== PROBLEM TO SOLVE ==
Restate verbatim the lines between the one holding "slit.rotate(origin, up, nozzle_slit_angle)" and the one holding "for node in", both included, and no others.
═══ DATA TO USE ═══
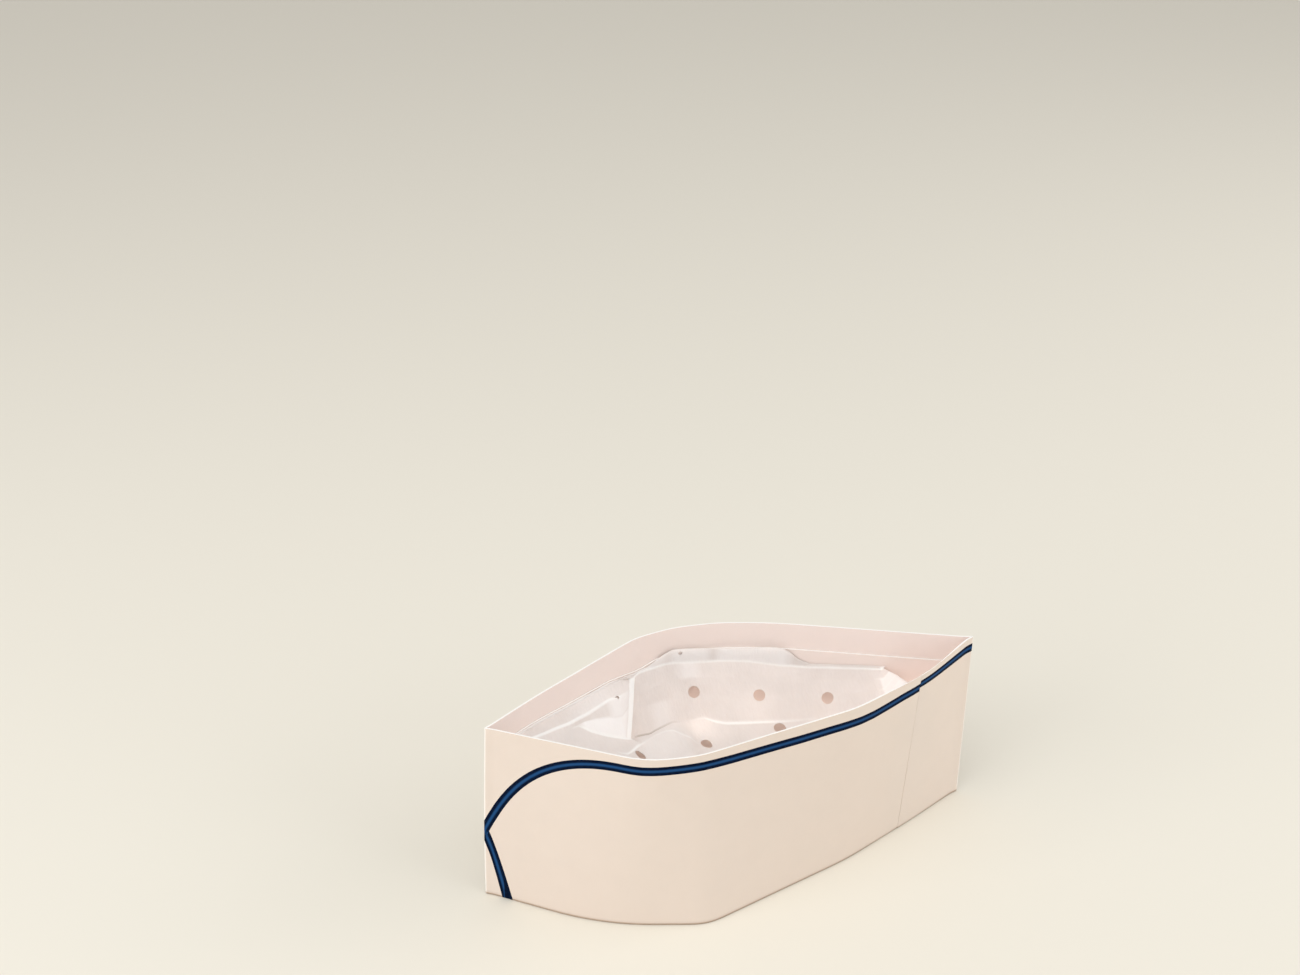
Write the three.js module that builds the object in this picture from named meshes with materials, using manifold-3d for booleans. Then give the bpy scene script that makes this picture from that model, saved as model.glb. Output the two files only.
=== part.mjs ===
// A paper soda jerk hat: a pointed band of folded paper, and a crepe tissue crown that sags inside it.
// Millimetres, +Z up. The origin is under the middle of the band, on the surface that the hem rests on.
// +Y runs to the back crease and +X to the wearer's left.

import * as THREE from 'three';
import { mergeVertices } from 'three/addons/utils/BufferGeometryUtils.js';
import Module from 'manifold-3d';

const wasm = await Module();
wasm.setup();

// Driving dimensions of the paper band
const BAND_LENGTH = 266; // front crease to back crease, along the hem
const BAND_WIDTH = 114; // across the widest place
const CREASE_OFFSET = 1.5; // how far to the left of the band's middle the two creases stand
const BAND_HEIGHT = 100;
const PLY = 1.0; // one ply of paper
const TURN_UP_DROP = 15; // the inner ply stops this far below the rim
const SEAM_FROM_BACK = 49; // the glued overlap's edge, ahead of the back crease
const SEAM_STEP = 0.5; // how far the overlapping ply stands proud at its edge

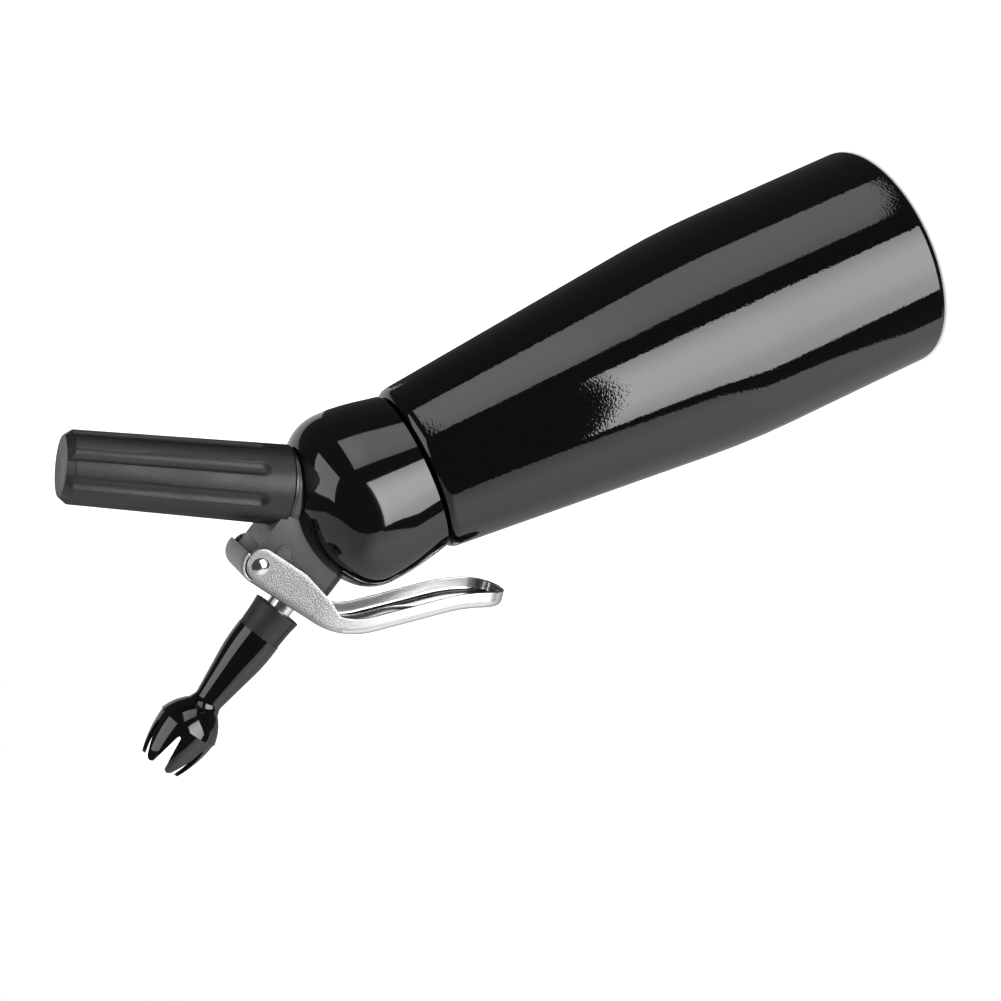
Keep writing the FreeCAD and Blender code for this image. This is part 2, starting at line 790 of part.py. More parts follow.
def make_lever():
    half = lever_width / 2
    body = slab(lever_outside(), half).common(handle_plan(half, lever_tip_round, 0))
    room_plan = handle_plan(half - sheet, lever_tip_round - sheet, sheet)
    room = slab(lever_inside(), half - sheet).common(room_plan)
    body = body.cut(room)
    body = body.fuse([curl(), rib(sheet / 2, rib_height, rib_width / 2, 0)])
    body = body.cut([
        rib(-1, rib_height - sheet, rib_width / 2 - sheet, sheet),
        cross_rod(pin_radius, 0, 0, lever_width),
    ])
    stem_hole = placed(rod(stem_radius + stem_hole_clearance, pin_z, nozzle_start), valve_frame)
    return placed(body, lever_frame).cut(stem_hole).removeSplitter()


def make_lever_pin():
    half = lever_width / 2
    rim = 0.25
    rise = pin_head_height - rim
    ball = (pin_head_radius**2 + rise**2) / (2 * rise)
    centre = half + pin_head_height - ball
    angle = math.degrees(math.atan2(half + rim - centre, pin_head_radius))
    outline = [
        (0, -half - pin_head_height),
        arc_to(0, -centre, ball, -90, -angle),
        (pin_head_radius, -half),
        (pin_radius, -half),
        (pin_radius, half),
        (pin_head_radius, half),
        (pin_head_radius, half + rim),
        arc_to(0, centre, ball, angle, 90),
    ]
    pin = lathe(outline)
    pin.rotate(origin, Vector(1, 0, 0), 90)
    return placed(pin, lever_frame)


# ---------------------------------------------------------------- nozzle
def nozzle_place(distance):
    return nozzle_start + distance


def make_nozzle():
    collar_end = nozzle_place(nozzle_collar_length)
    waist_place = nozzle_place(nozzle_collar_length * 0.45)
    body = rounded_path([
        (nozzle_body_radius, collar_end),
        (nozzle_body_radius, nozzle_place(nozzle_body_end)),
        (nozzle_neck_radius, nozzle_place(nozzle_neck_place)),
        (nozzle_neck_radius + 0.9, nozzle_place(nozzle_neck_place + 2.3)),
    ], [nozzle_body_round, nozzle_neck_round], 0.0)
    low = (tulip_low_radius, nozzle_place(tulip_low_place))
    tip = (tip_radius, nozzle_place(tip_place))
    outline = [
        (0, nozzle_start),
        (nozzle_rim_radius, nozzle_start),
        (nozzle_collar_end_radius, collar_end, nozzle_collar_waist, waist_place),
    ] + body[:-1] + [
        (tulip_radius, nozzle_place(tulip_place), tulip_shoulder_radius, nozzle_place(tulip_shoulder_place)),
        (tulip_radius - tulip_ridge, nozzle_place(tulip_place)),
        tip + low,
        (0, tip[1]),
    ]
    solid = lathe(outline)
    socket_end = stem_end + nozzle_socket_spare
    cup_start = nozzle_place(nozzle_neck_place + 3.0)
    hollow = lathe([
        (0, nozzle_start - 1),
        (stem_radius + thread_clearance, nozzle_start - 1),
        (stem_radius + thread_clearance, socket_end),
        (nozzle_channel_radius, socket_end + 1.5),
        (nozzle_channel_radius, cup_start),
        (tulip_radius - tulip_ridge - tip_wall, nozzle_place(tulip_place + 1),
         tulip_shoulder_radius - 1.6 * tip_wall, nozzle_place(tulip_shoulder_place + 0.6)),
        (tip_radius - tip_wall, tip[1] + 0.01, tulip_low_radius - tip_wall, low[1]),
        (0, tip[1] + 0.01),
    ])
    gaps = [prong_gap(i) for i in range(prong_count)]
    return placed(solid.cut([hollow, collar_slit()] + gaps), valve_frame)


def prong_gap(number):
    """Cutter for one gap: narrow and round where it starts, widening to leave round prong ends."""
    pitch = tip_radius * math.sin(math.pi / prong_count)
    start = nozzle_place(prong_gap_start)
    end = nozzle_place(tip_place)
    edge = pitch - tip_half_width
    round_start = end - 1.3
    face = Part.Face(wire([
        (prong_gap_round, start + prong_gap_round),
        (edge, round_start),
        (pitch, end + 0.05, pitch - 0.3 * tip_half_width, end - 0.42),
        (pitch, end + 3),
        (-pitch, end + 3),
        (-pitch, end + 0.05),
        (-edge, round_start, -pitch + 0.3 * tip_half_width, end - 0.42),
        (-prong_gap_round, start + prong_gap_round),
        (prong_gap_round, start + prong_gap_round, 0, start),
    ]))
    cutter = face.extrude(Vector(0, -2 * tulip_radius, 0))
    cutter.rotate(origin, up, prong_phase + number * 360 / prong_count)
    return cutter


def collar_slit():
    """Fine groove along one side of the collar."""
    length = nozzle_collar_length - 1.6
    slit = Part.makeBox(nozzle_slit_width, nozzle_rim_radius, length)
    floor = nozzle_collar_end_radius - nozzle_slit_depth
    slit.translate(Vector(-nozzle_slit_width / 2, -floor - nozzle_rim_radius, nozzle_start + 0.8))
    slit.rotate(origin, up, nozzle_slit_angle)
    return slit


# ---------------------------------------------------------------- the pieces
pieces = {
    "bottle": make_bottle,
    "head_shell": make_head_shell,
    "head_gasket": make_head_gasket,
    "charger_port": make_charger_port,
    "check_valve": make_check_valve,
    "piercing_pin": make_piercing_pin,
    "port_seal": make_port_seal,
    "charger": make_charger,
    "charger_cap": make_charger_cap,
    "charger_holder": make_charger_holder,
    "holder_insert": make_holder_insert,
    "valve_guide": make_valve_guide,
    "guide_ring": make_guide_ring,
    "valve_stem": make_valve_stem,
    "stem_ring": make_stem_ring,
    "poppet_seal": make_poppet_seal,
    "stem_collar": make_stem_collar,
    "valve_spring": make_valve_spring,
    "lever": make_lever,
    "lever_pin": make_lever_pin,
    "nozzle": make_nozzle,
}


os.makedirs("parts", exist_ok=True)
for name, make in pieces.items():
    make().exportStep("parts/" + name + ".step")
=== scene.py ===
"""Looks of a half-litre whipped cream dispenser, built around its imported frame.

Laid out as an add-on: sizes and colours are properties, each piece has an operator of its own, and main()
runs them all. Frame: +Z up the bottle, origin at the centre of its foot. The charger holder leans towards +X,
the valve with its lever and nozzle towards -X. The port frame and the valve frame stand on the two slanted
axes, with local Z outwards. Constants and outlines are in millimetres unless they say otherwise.
"""
import json
import math

import bmesh
import bpy
from bpy.props import FloatProperty, FloatVectorProperty, PointerProperty
from bpy.types import Operator, Panel, PropertyGroup
from mathutils import Matrix, Vector


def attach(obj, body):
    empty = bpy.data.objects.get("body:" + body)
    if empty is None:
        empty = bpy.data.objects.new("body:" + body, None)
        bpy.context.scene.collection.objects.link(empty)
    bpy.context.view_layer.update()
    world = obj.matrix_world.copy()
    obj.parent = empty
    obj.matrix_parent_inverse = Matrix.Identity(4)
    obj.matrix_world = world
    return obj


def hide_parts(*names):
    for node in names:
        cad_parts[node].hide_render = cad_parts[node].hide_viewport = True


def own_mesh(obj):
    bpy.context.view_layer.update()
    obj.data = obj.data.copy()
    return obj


bl_info = {
    "name": "Cream Dispenser Looks",
    "version": (1, 0, 0),
    "blender": (4, 5, 0),
    "location": "3D View > Sidebar > Dispenser",
    "description": "Builds the visible pieces and finishes of a whipped cream dispenser around its frame",
    "category": "Add Mesh",
}

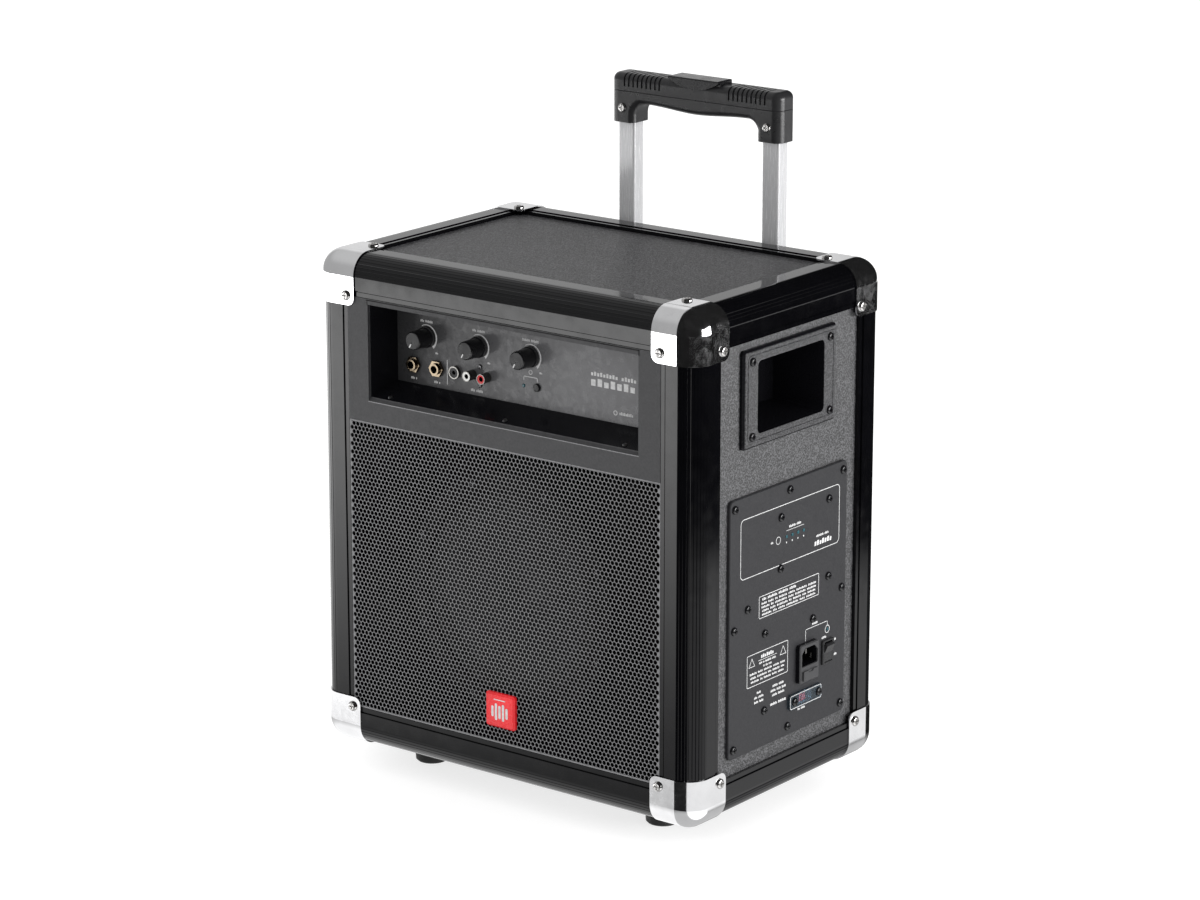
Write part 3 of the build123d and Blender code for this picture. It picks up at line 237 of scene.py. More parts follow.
VINYL = pebbled("pebbled_vinyl", (0.039, 0.039, 0.041), 0.46).mat
GLOSS = polished("gloss_moulding", (0.0015, 0.0015, 0.002), 0.07, Specular_IOR_Level=0.32).mat
CAP = plated("cap_plate", (0.78, 0.78, 0.79), 0.09).mat
SCREW = plated("screw_plate", (0.62, 0.61, 0.60), 0.22).mat
BLACK_SCREW = polished("black_oxide", (0.006, 0.006, 0.007), 0.16).mat
SMALL_SCREW = plated("dark_plate", (0.34, 0.34, 0.35), 0.30).mat
# Light grey for the painted highlight along the bezel sill.
SILL_HIGHLIGHT = coated("painted_sill_highlight", (0.16, 0.16, 0.165), 0.30, 0.5 * MM, 0.01 * MM).mat
SEAM = moulded("seam_black", (0.002, 0.002, 0.002), 0.60, 0.01 * MM).mat
RUBBER = moulded("rubber", (0.012, 0.012, 0.012), 0.72, 0.06 * MM).mat
ABS = coated("textured_abs", (0.024, 0.024, 0.026), 0.40, 0.8 * MM, 0.03 * MM).mat
BEZEL = coated("bezel_abs", (0.034, 0.034, 0.036), 0.40, 0.8 * MM, 0.03 * MM, Specular_IOR_Level=0.40)
# Painted shade: black, glossier and less reflective on the recess walls deeper than BEZEL_BACK.
BEZEL = BEZEL.painted_shade_past(1, BEZEL_BACK, 1)
# Painted shade: black inside the handle cups, inward of CUP_RIM.
CUP = pebbled("handle_abs", (0.027, 0.027, 0.029), 0.46).painted_shade_past(0, CUP_RIM, -1)
CONTROL = coated("control_paint", (0.072, 0.072, 0.075), 0.30, 0.35 * MM, 0.01 * MM)
# Painted reflection and shade: the base colour runs from dark at the left end of the panel to light at the
# right, and the specular level drops to 0.04 at the left. This stands in for the panel mirroring the recess's
# dark left wall on the left and the bright floor on the right.
CONTROL.vary_color(CONTROL.across(0, -0.281, 0.206), 0.30, 1.60)
CONTROL = CONTROL.switch("Specular IOR Level", 0.5, 0.04, CONTROL.across(0, -0.05, -0.14)).mat
PLATE = coated("service_plate_paint", (0.020, 0.020, 0.022), 0.40, 0.9 * MM, 0.08 * MM, Specular_IOR_Level=0.30)
PLATE = PLATE.mat
# Painted shade: the hole walls, the back and the folded edges of the grille, behind GRILLE_SKIN, are black.
GRILLE = coated("grille_paint", (0.15, 0.15, 0.155), 0.30, 0.4 * MM, 0.01 * MM).painted_shade_past(1, GRILLE_SKIN, 1)
BAFFLE = coated("baffle_paint", (0.002, 0.002, 0.002), 0.85, 0.8 * MM, 0.05 * MM, Specular_IOR_Level=0.0).mat
KNOB = moulded("knob_plastic", (0.005, 0.005, 0.006), 0.30, 0.02 * MM).mat
# Printed ink; the same light material also draws the painted highlight round the selector cover.
PRINT_AND_HIGHLIGHT = coated("white_print_and_highlight", (0.52, 0.52, 0.52), 0.55, 0.3 * MM, 0.004 * MM).mat
BRASS = plated("nickel_brass", (0.25, 0.20, 0.14), 0.20).mat
NICKEL = plated("nickel", (0.20, 0.195, 0.185), 0.20).mat
# Painted shade: black inside the white and red phono socket cores, deeper than SOCKET_RIM.
WHITE = moulded("white_plastic", (0.70, 0.70, 0.68), 0.35, 0.02 * MM).painted_shade_past(1, SOCKET_RIM, 1)
RED = moulded("red_plastic", (0.45, 0.010, 0.014), 0.35, 0.02 * MM).painted_shade_past(1, SOCKET_RIM, 1)
SLIDER = moulded("slider_red", (0.80, 0.020, 0.030), 0.35, 0.02 * MM).mat
BADGE = moulded("badge_red", (0.66, 0.010, 0.016), 0.28, 0.015 * MM).mat
LAMP = moulded("lamp_lens", (0.010, 0.060, 0.075), 0.18, 0.006 * MM).mat
# Painted shade: black inside the mains inlet, inward of INLET_RIM.
INLET = moulded("inlet_plastic", (0.034, 0.034, 0.036), 0.36, 0.02 * MM).painted_shade_past(0, INLET_RIM, -1)
SWITCH = moulded("switch_plastic", (0.016, 0.016, 0.017), 0.28, 0.02 * MM).mat
CLEAR = polished("clear_cover", (0.50, 0.66, 0.80), 0.04, Transmission_Weight=0.96, IOR=1.2).mat
TUBE = brushed("tube_aluminium", (0.52, 0.52, 0.53), 0.24, 2, 0.30).mat
GRIP = moulded("grip_plastic", (0.016, 0.016, 0.017), 0.30, 0.03 * MM).mat
KEY = moulded("key_plastic", (0.004, 0.004, 0.005), 0.24, 0.02 * MM).mat
BOARD = coated("circuit_board", (0.02, 0.10, 0.045), 0.45, 0.4 * MM, 0.02 * MM).mat
CASE_GREY = moulded("battery_case", (0.05, 0.05, 0.055), 0.5, 0.05 * MM).mat
ZINC = plated("zinc_plate", (0.55, 0.55, 0.57), 0.34).mat
BASKET = coated("basket_paint", (0.004, 0.004, 0.004), 0.5, Specular_IOR_Level=0.06).mat
FERRITE = coated("ferrite", (0.05, 0.05, 0.05), 0.6, 0.8 * MM, 0.06 * MM).mat
PAPER = coated("cone_paper", (0.022, 0.022, 0.023), 0.62, 1.2 * MM, 0.08 * MM, Specular_IOR_Level=0.06).mat
ROLL = moulded("surround_rubber", (0.012, 0.012, 0.012), 0.42, 0.02 * MM, Specular_IOR_Level=0.10).mat
TYRE = moulded("soft_tyre", (0.014, 0.014, 0.014), 0.66, 0.08 * MM).mat
HUB = moulded("hub_plastic", (0.05, 0.05, 0.052), 0.42, 0.04 * MM).mat

NODE_MATERIALS = {
    VINYL: ["panel_left", "panel_right", "panel_bottom", "panel_rear", "panel_top"],
    BAFFLE: ["front_baffle"],
    GLOSS: ["corner_blocks"],
    CAP: ["corner_caps"],
    SCREW: ["cap_screws", "grip_screws"],
    BLACK_SCREW: ["black_screws"],
    SMALL_SCREW: ["small_screws"],
    RUBBER: ["feet"],
    ABS: ["trolley_bracket", "trolley_base"],
    BEZEL: ["control_bezel"],
    CUP: ["handle_cup_left", "handle_cup_right"],
    CONTROL: ["control_panel"],
    PLATE: ["amp_plate"],
    KNOB: ["knob_mic", "knob_aux", "knob_master", "pair_button", "aux_jack"],
    BRASS: ["mic_jacks"],
    NICKEL: ["socket_rings", "iec_pins"],
    WHITE: ["rca_white"],
    RED: ["rca_red"],
    SLIDER: ["selector_slider"],
    BADGE: ["grille_badge"],
    LAMP: ["indicator_lamps"],
    INLET: ["iec_inlet", "fuse_drawer"],
    SWITCH: ["switch_frame", "power_rocker", "selector_body"],
    CLEAR: ["selector_cover"],
    TUBE: ["trolley_outer", "trolley_middle", "trolley_inner"],
    GRIP: ["grip_lower", "grip_upper"],
    KEY: ["release_button"],
    BOARD: ["control_board", "amp_board"],
    CASE_GREY: ["battery_pack"],
    ZINC: ["battery_strap", "wheel_axle"],
    BASKET: ["woofer_basket"],
    FERRITE: ["woofer_motor"],
    PAPER: ["woofer_cone"],
    ROLL: ["woofer_surround"],
    TYRE: ["wheel_left_tyre", "wheel_right_tyre"],
    HUB: ["wheel_left_hub", "wheel_right_hub"],
}
for material, names in NODE_MATERIALS.items():
    for name in names:
        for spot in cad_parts[name].material_slots:
            spot.material = material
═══
== FULL ANSWER ==
    slit.rotate(origin, up, nozzle_slit_angle)
    return slit


# ---------------------------------------------------------------- the pieces
pieces = {
    "bottle": make_bottle,
    "head_shell": make_head_shell,
    "head_gasket": make_head_gasket,
    "charger_port": make_charger_port,
    "check_valve": make_check_valve,
    "piercing_pin": make_piercing_pin,
    "port_seal": make_port_seal,
    "charger": make_charger,
    "charger_cap": make_charger_cap,
    "charger_holder": make_charger_holder,
    "holder_insert": make_holder_insert,
    "valve_guide": make_valve_guide,
    "guide_ring": make_guide_ring,
    "valve_stem": make_valve_stem,
    "stem_ring": make_stem_ring,
    "poppet_seal": make_poppet_seal,
    "stem_collar": make_stem_collar,
    "valve_spring": make_valve_spring,
    "lever": make_lever,
    "lever_pin": make_lever_pin,
    "nozzle": make_nozzle,
}


os.makedirs("parts", exist_ok=True)
for name, make in pieces.items():
    make().exportStep("parts/" + name + ".step")
=== scene.py ===
"""Looks of a half-litre whipped cream dispenser, built around its imported frame.

Laid out as an add-on: sizes and colours are properties, each piece has an operator of its own, and main()
runs them all. Frame: +Z up the bottle, origin at the centre of its foot. The charger holder leans towards +X,
the valve with its lever and nozzle towards -X. The port frame and the valve frame stand on the two slanted
axes, with local Z outwards. Constants and outlines are in millimetres unless they say otherwise.
"""
import json
import math

import bmesh
import bpy
from bpy.props import FloatProperty, FloatVectorProperty, PointerProperty
from bpy.types import Operator, Panel, PropertyGroup
from mathutils import Matrix, Vector


def attach(obj, body):
    empty = bpy.data.objects.get("body:" + body)
    if empty is None:
        empty = bpy.data.objects.new("body:" + body, None)
        bpy.context.scene.collection.objects.link(empty)
    bpy.context.view_layer.update()
    world = obj.matrix_world.copy()
    obj.parent = empty
    obj.matrix_parent_inverse = Matrix.Identity(4)
    obj.matrix_world = world
    return obj


def hide_parts(*names):
    for node in names:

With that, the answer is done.